Die kriminellen Operationen selbst verändern sich. Cyberkriminalität funktioniert laut Experten seit Jahren wie ein Geschäftsmarktplatz. Eine typische Ransomware-Operation umfasste verschiedene Gruppen. Zugangsvermittler, die in Unternehmensnetzwerke einbrachen und den Zugang verkauften. Eindringteams, die sich durch Systeme bewegten und Daten stahlen. Und Ransomware-as-a-Service-Anbieter, die die Malware freisetzten, Verhandlungen führten und das Geld aufteilten.

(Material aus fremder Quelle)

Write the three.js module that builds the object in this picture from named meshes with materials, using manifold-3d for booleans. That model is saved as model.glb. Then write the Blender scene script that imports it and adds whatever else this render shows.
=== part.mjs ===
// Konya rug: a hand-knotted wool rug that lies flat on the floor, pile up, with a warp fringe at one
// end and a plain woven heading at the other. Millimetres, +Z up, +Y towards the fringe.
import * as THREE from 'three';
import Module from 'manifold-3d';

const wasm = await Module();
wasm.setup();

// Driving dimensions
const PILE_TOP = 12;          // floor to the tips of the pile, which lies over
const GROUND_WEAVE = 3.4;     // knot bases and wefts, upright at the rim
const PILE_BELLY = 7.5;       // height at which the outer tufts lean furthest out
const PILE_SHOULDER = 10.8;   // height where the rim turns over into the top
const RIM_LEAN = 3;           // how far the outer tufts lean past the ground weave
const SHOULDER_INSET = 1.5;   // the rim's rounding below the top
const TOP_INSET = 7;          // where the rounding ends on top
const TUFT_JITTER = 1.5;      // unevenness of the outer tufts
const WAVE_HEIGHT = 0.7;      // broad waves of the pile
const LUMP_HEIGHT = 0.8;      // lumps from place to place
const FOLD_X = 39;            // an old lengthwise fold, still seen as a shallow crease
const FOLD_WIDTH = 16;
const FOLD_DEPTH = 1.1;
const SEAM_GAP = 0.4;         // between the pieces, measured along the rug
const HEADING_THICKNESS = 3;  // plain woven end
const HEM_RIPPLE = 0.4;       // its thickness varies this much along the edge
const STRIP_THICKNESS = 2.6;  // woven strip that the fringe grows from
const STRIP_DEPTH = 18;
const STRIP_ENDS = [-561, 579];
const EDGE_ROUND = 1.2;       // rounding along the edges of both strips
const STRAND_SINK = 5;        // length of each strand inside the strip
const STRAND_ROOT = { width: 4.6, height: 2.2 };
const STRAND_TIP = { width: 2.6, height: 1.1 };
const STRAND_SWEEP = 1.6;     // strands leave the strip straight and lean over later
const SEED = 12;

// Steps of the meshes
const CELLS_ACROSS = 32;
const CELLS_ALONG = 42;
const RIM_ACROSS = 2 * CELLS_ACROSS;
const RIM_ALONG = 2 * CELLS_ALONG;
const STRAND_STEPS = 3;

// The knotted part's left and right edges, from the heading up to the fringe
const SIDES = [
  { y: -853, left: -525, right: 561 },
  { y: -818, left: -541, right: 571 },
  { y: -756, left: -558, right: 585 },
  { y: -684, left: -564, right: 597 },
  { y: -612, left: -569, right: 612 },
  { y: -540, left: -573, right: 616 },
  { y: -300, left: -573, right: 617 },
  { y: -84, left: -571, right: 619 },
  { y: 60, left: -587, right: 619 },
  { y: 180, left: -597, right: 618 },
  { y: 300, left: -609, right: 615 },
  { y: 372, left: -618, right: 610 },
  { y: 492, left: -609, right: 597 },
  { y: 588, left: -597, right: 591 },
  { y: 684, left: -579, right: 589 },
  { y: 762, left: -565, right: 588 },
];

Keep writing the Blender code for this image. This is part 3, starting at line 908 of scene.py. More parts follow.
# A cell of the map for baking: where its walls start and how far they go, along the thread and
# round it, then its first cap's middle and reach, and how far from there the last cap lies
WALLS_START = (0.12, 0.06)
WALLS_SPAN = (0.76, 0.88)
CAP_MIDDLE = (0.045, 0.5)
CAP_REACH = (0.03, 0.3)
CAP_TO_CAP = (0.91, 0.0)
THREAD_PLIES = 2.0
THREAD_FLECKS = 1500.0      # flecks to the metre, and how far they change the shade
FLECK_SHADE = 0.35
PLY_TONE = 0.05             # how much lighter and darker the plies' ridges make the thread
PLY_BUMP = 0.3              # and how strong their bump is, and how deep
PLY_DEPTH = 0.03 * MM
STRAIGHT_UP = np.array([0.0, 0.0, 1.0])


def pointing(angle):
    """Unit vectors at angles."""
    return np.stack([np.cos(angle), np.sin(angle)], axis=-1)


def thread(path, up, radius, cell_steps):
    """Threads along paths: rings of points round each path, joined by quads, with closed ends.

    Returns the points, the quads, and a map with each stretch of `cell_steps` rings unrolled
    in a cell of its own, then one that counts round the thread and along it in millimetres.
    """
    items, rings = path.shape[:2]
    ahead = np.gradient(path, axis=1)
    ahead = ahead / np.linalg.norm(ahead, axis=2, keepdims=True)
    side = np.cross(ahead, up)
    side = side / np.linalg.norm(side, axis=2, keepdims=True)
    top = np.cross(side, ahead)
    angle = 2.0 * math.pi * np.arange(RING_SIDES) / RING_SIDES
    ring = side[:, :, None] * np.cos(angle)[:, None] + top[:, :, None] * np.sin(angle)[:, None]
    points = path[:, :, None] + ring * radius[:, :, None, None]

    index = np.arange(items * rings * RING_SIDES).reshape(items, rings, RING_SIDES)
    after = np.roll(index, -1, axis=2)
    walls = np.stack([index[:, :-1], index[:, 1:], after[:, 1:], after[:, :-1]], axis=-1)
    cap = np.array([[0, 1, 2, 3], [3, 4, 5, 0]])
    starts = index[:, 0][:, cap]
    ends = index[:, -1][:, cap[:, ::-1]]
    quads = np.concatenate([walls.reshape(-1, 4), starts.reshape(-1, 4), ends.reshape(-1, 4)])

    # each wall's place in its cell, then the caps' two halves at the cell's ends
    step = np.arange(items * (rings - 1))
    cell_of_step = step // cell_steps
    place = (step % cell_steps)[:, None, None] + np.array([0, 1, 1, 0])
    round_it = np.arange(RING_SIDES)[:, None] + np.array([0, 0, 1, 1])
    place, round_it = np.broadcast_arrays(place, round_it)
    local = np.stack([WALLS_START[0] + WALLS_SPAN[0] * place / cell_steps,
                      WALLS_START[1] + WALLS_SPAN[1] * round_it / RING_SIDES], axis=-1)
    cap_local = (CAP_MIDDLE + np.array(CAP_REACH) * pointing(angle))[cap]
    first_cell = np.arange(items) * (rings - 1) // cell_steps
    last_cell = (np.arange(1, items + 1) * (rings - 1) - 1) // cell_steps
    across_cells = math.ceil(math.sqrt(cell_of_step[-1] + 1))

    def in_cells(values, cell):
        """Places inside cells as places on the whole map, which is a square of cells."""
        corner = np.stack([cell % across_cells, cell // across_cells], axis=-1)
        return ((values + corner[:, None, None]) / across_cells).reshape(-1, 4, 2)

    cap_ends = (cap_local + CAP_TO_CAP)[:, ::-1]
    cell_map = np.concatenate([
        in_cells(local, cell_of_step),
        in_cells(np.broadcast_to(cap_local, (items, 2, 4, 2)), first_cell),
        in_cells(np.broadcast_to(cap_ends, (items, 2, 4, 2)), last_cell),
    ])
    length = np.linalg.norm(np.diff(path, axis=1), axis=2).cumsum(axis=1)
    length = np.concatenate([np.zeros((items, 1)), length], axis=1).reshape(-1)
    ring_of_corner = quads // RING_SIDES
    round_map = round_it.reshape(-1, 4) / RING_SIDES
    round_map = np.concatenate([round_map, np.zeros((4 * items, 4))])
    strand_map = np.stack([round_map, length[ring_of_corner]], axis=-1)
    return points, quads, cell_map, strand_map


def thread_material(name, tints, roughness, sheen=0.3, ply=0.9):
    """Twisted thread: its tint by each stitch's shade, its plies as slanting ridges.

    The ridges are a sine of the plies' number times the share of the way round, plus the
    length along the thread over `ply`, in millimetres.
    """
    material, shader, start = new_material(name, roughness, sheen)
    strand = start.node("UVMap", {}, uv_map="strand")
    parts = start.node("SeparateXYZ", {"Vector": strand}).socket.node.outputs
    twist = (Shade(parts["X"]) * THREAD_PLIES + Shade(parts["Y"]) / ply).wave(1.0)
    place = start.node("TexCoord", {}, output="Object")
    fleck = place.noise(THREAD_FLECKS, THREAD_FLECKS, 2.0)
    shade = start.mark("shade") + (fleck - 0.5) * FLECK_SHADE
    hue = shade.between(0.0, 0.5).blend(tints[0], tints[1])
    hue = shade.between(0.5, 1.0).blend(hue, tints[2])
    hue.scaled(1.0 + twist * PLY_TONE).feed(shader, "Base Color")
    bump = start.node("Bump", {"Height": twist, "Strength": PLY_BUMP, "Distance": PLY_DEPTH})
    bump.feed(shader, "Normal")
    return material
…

AI hat die Geschwindigkeit, Größe und Verfügbarkeit dieses Systems erhöht. Arbeiten, die zuvor von Menschen mit technischem Wissen erledigt wurden, können jetzt automatisch ablaufen. Dies ermöglicht es diesen Gruppen, mit weniger Personen, geringerem Risiko und höheren Gewinnen zu operieren. „Denken Sie daran als die nächste Ebene der Industrialisierung. AI erhöht den Durchsatz, ohne mehr qualifizierte Arbeitskräfte zu benötigen", erklärt Christin.
Kann AI Angriffe völlig selbstständig starten? Noch nicht ganz. Experten vergleichen die Situation mit dem Drängen nach vollständig selbstfahrenden Fahrzeugen. Die ersten 95 % wurden erreicht. Aber der letzte Teil, der es einem Auto ermöglichen würde, jederzeit und überall von selbst zu fahren, bleibt unerreichbar.
Forscher testen die Hacking-Fähigkeiten von AI in Laborumgebungen. Ein Team an der Carnegie Mellon, unterstützt von Anthropic, hat Anfang des Jahres die berühmte Equifax-Datenpanne mithilfe von AI nachgestellt. Singer leitete die Arbeit am CyLab Security and Privacy Institute der Carnegie Mellon. Er nennt es „einen großen Sprung".
Kriminelle nutzen AI für schädliche Zwecke. Aber AI-Unternehmen sagen, dass dieselben Tools Organisationen helfen können, ihre digitale Verteidigung zu stärken.
Anthropic und OpenAI bauen AI-Systeme, die kontinuierlich Softwarecode untersuchen können, um Schwachstellen zu lokalisieren, die Kriminelle ausnutzen könnten. Menschen müssen jedoch noch alle Korrekturen genehmigen. Ein kürzlich von Stanford-Forschern entwickeltes AI-Programm schnitt besser ab als einige menschliche Tester bei der Suche nach Sicherheitsproblemen in einem Netzwerk.
Selbst AI wird nicht alle Sicherheitsverletzungen verhindern. Deshalb müssen sich Organisationen darauf konzentrieren, robuste Netzwerke zu schaffen, die während Angriffen weiter funktionieren, sagt Hultquist.